Presiden Erdoğan telah berusaha untuk mendapatkan kembali kendali atas narasi seputar konflik Suriah dengan menunjukkan kesediaannya untuk terlibat dalam pembicaraan dengan rezim Al-Asad. Namun, selama perjalanan Asad ke Rusia pada Maret 2023, dia membuat beberapa tuntutan untuk menyelesaikan perselisihan tersebut, termasuk penarikan pasukan Turki dari barat laut Suriah. Meskipun pertemuan antara kedua pemimpin telah direncanakan, namun telah ditunda. Kecil kemungkinan pertemuan tersebut akan terjadi sebelum pemilu 14 Mei.
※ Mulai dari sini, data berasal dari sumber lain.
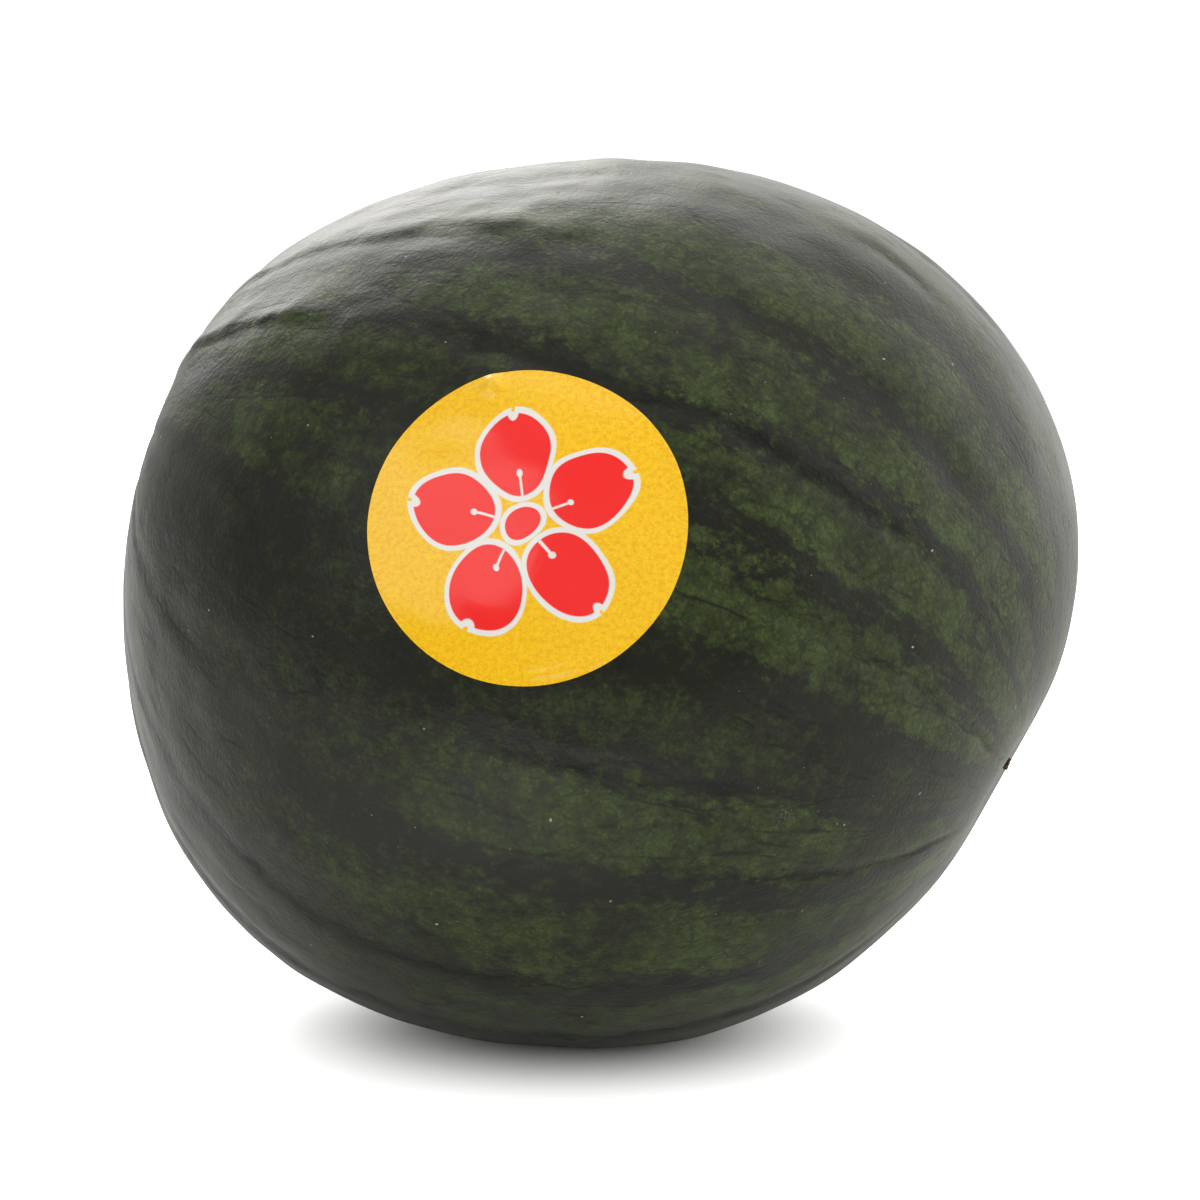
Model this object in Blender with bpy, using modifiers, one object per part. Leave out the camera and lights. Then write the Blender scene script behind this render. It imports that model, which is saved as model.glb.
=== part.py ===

Jika Kılıçdaroğlu menang, akankah oposisi memenuhi janjinya dan melaksanakan pembalikan total kebijakan Turki di Suriah? Atau akankah dia menjalin hubungan baik dengan Uni Eropa? Jadi ketika Kılıçdaroğlu bekerja sama dengan rezim Asad dia tidak memaksa jutaan pengungsi kembali ke Suriah? Akankah Erdoğan tetap pada jalur rekonsiliasi dengan musuhnya Al-Asad atau akankah dia mempertimbangkan kembali pendekatannya terhadap krisis di Suriah?
Lalu bagaimana dengan kelompok bersenjata di barat laut Suriah? Bagaimana kerangka pemerintahan mereka selanjutnya dan hubungan antarkelompok perlawanan di Suriah? Bagaimana tanggapan masyarakat internasional jika terjadi potensi konflik baru di Suriah, dan tindakan apa yang akan diambil Turki dalam menghadapi ancaman keamanan baru di kawasan tersebut?
Semua pertanyaan ini mungkin baru akan terjawab setelah 14 Mei. Pemilu Turki semakin dekat. Masa depan hubungan antara Ankara dengan barat laut Suriah sekarang berada di ujung tanduk.
Kemungkinan perubahan kebijakan total menuju normalisasi dengan rezim Al-Asad menimbulkan kekhawatiran bagi mereka yang telah menderita akibat kekejaman rezim Nusayri itu selama ini. Padahal mereka, rakyat barat laut Suriah, terus dilupakan oleh dunia, terjebak di tengah konflik panjang yang membuat mereka tidak memiliki lagi tempat tinggal dan berbagai kebutuhan pokok sekalipun. Orang-orang ini dengan cemas menunggu bagaimana pemilu Turki berlangsung dan khawatir akan potensi titik balik setelah 14 Mei 2023.